🤖 AI Summary
To address the insufficient robustness of Transformers in chaotic time-series forecasting, this paper proposes Easy Attention—a lightweight attention mechanism that replaces the conventional query-key dot product and softmax operations with end-to-end learnable scalar attention scores. Theoretically, we establish for the first time that queries, keys, and softmax are not essential to self-attention, and reveal via singular value decomposition (SVD) that standard self-attention fundamentally performs low-rank information compression. Methodologically, we redesign the Transformer encoder by jointly optimizing temporal reconstruction and predictive modeling. Experiments on the Lorenz system, turbulent shear flow, and nuclear reactor dynamics demonstrate that our approach surpasses both standard Transformers and LSTMs in prediction accuracy, while reducing computational complexity, mitigating training instability, and significantly enhancing generalization and robustness.
📝 Abstract
To improve the robustness of transformer neural networks used for temporal-dynamics prediction of chaotic systems, we propose a novel attention mechanism called easy attention which we demonstrate in time-series reconstruction and prediction. While the standard self attention only makes use of the inner product of queries and keys, it is demonstrated that the keys, queries and softmax are not necessary for obtaining the attention score required to capture long-term dependencies in temporal sequences. Through the singular-value decomposition (SVD) on the softmax attention score, we further observe that self attention compresses the contributions from both queries and keys in the space spanned by the attention score.

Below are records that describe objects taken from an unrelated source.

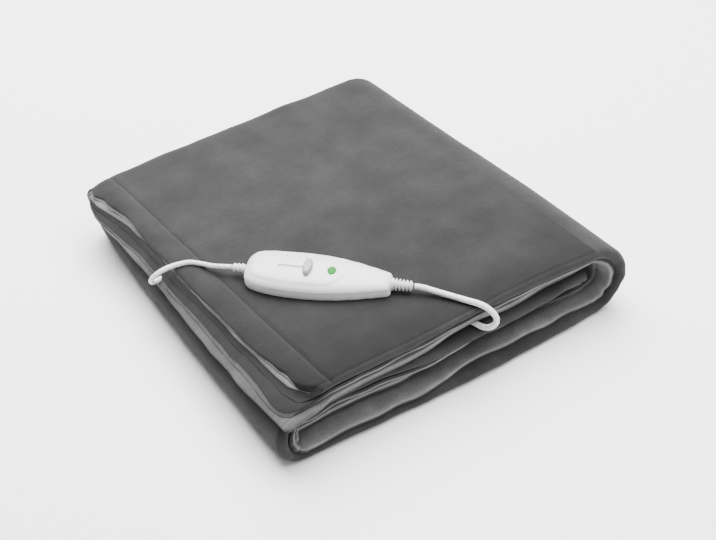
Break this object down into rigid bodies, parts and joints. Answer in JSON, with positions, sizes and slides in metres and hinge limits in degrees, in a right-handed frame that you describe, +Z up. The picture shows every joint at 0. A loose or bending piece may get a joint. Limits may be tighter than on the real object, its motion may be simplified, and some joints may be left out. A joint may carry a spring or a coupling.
{
  "type": "electric heated throw blanket",
  "caption": "Two-tone grey fleece heated throw, folded flat in layers, with a white slide-switch hand control and its lead lying on top.",
  "frame": {"origin": "on the floor, under the middle of the bounding box of the folded throw and its hand control", "axes": "+Z up; +X from the narrow turned end to the wide turned end; +Y from the front, where the layer edges show, to the back"},
  "size_m": [0.4196, 0.4273, 0.1037],
  "materials": {
    "dark_fleece": "short-pile fleece",
    "light_fleece": "short-pile fleece",
    "white_abs": "satin moulded",
    "green_lens": "clear green moulded",
    "white_pvc": "satin flexible",
    "nickelled_brass": "nickel plated"
  },
  "bodies": {
    "throw": {"dark_panel": "dark_fleece", "light_panel": "light_fleece", "control_base": "white_abs", "control_cover": "white_abs", "lamp_lens": "green_lens", "blanket_sleeve": "white_pvc", "mains_relief": "white_pvc", "blanket_lead": "white_pvc", "mains_lead": "white_pvc", "mains_lead_tail": "white_pvc", "mains_lead_hank": "white_pvc", "mains_plug": "white_pvc", "plug_pin_a": "nickelled_brass", "plug_pin_b": "nickelled_brass"},
    "slider": {"switch_knob": "white_abs"}
  },
  "joints": [
    {"name": "switch_slide", "type": "slide", "parent": "throw", "child": "slider", "axis": [-0.684, 0.729, -0.0255], "range_m": [0, 0.0255]}
  ]
}
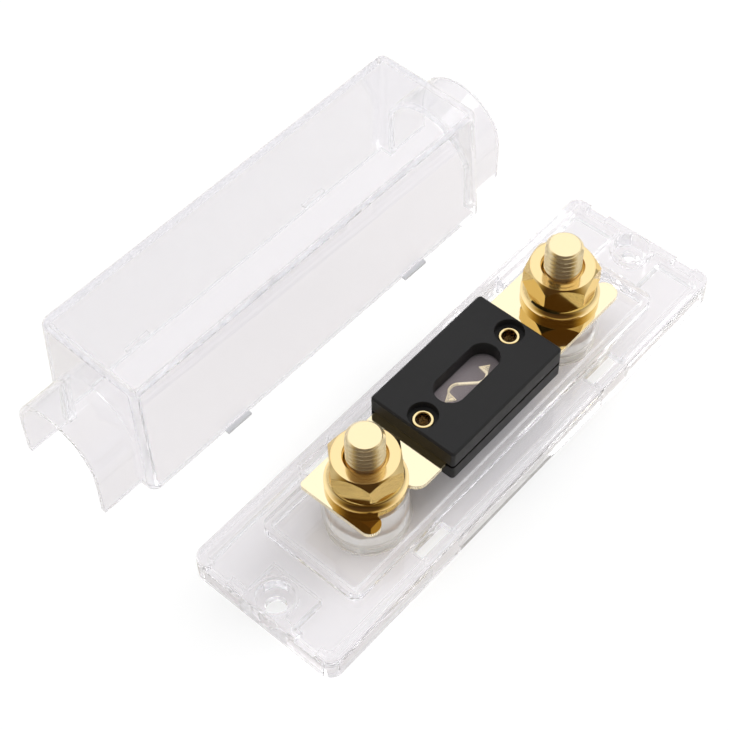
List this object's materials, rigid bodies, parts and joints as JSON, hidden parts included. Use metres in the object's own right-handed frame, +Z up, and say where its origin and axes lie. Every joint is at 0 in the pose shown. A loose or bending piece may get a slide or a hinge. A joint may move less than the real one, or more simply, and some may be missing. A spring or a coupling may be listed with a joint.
{
  "type": "bolt down fuse holder",
  "caption": "clear moulded base with upright hex bolts, a bolted strip fuse held by flange nuts, and its clear cover taken off and laid beside it",
  "frame": {"origin": "centre of the base's underside, midway between its two mounting holes", "axes": "X runs along the base through both studs, with +X towards the end where the fuse's slot is open to the end; Y points across the base to the cover laid beside it; Z is up, along the studs"},
  "size_m": [0.1269, 0.0883, 0.0318],
  "materials": {
    "clear_plastic": "clear colourless moulding, polished",
    "gold_plate": "bright gold plate, mirror polished",
    "black_plastic": "black moulding, fine satin",
    "sheet_plastic": "thin grey-lilac sheet",
    "window_plastic": "thin clear pane"
  },
  "bodies": {
    "base": {"base": "clear_plastic", "near_stud_bolt": "gold_plate", "far_stud_bolt": "gold_plate"},
    "cover": {"cover": "clear_plastic"},
    "near_nut": {"near_flange_nut": "gold_plate"},
    "far_nut": {"far_flange_nut": "gold_plate"},
    "fuse": {"fuse_link": "gold_plate", "insulating_sheet": "sheet_plastic", "fuse_upper_shell": "black_plastic", "fuse_lower_shell": "black_plastic", "near_rivet": "gold_plate", "far_rivet": "gold_plate", "upper_window_pane": "window_plastic", "lower_window_pane": "window_plastic"}
  },
  "joints": [
    {"name": "cover_lift", "type": "slide", "parent": "base", "child": "cover", "axis": [0, 0, 1], "range_m": [0, 0.04]},
    {"name": "near_nut_spin", "type": "hinge", "parent": "base", "child": "near_nut", "pos_m": [-0.031, 0, 0.02], "axis": [0, 0, 1], "continuous": true},
    {"name": "far_nut_spin", "type": "hinge", "parent": "base", "child": "far_nut", "pos_m": [0.031, 0, 0.02], "axis": [0, 0, 1], "continuous": true},
    {"name": "fuse_swing", "type": "hinge", "parent": "base", "child": "fuse", "pos_m": [0.031, 0, 0.0145], "axis": [0, 0, 1], "range_deg": [-15, 0]}
  ]
}
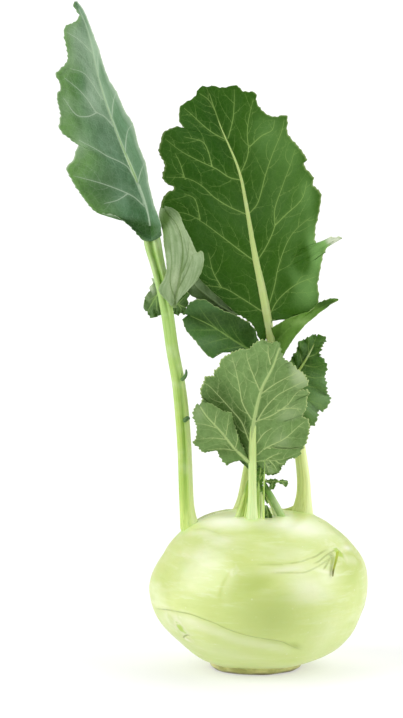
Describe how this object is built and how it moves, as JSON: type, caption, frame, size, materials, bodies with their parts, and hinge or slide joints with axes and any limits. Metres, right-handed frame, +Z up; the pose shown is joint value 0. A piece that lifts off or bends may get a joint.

Therefore, our proposed easy-attention method directly treats the attention scores as learnable parameters. This approach produces excellent results when reconstructing and predicting the temporal dynamics of chaotic systems exhibiting more robustness and less complexity than self attention or the widely-used long short-term memory (LSTM) network. We show the improved performance of the easy-attention method in the Lorenz system, a turbulence shear flow and a model of a nuclear reactor.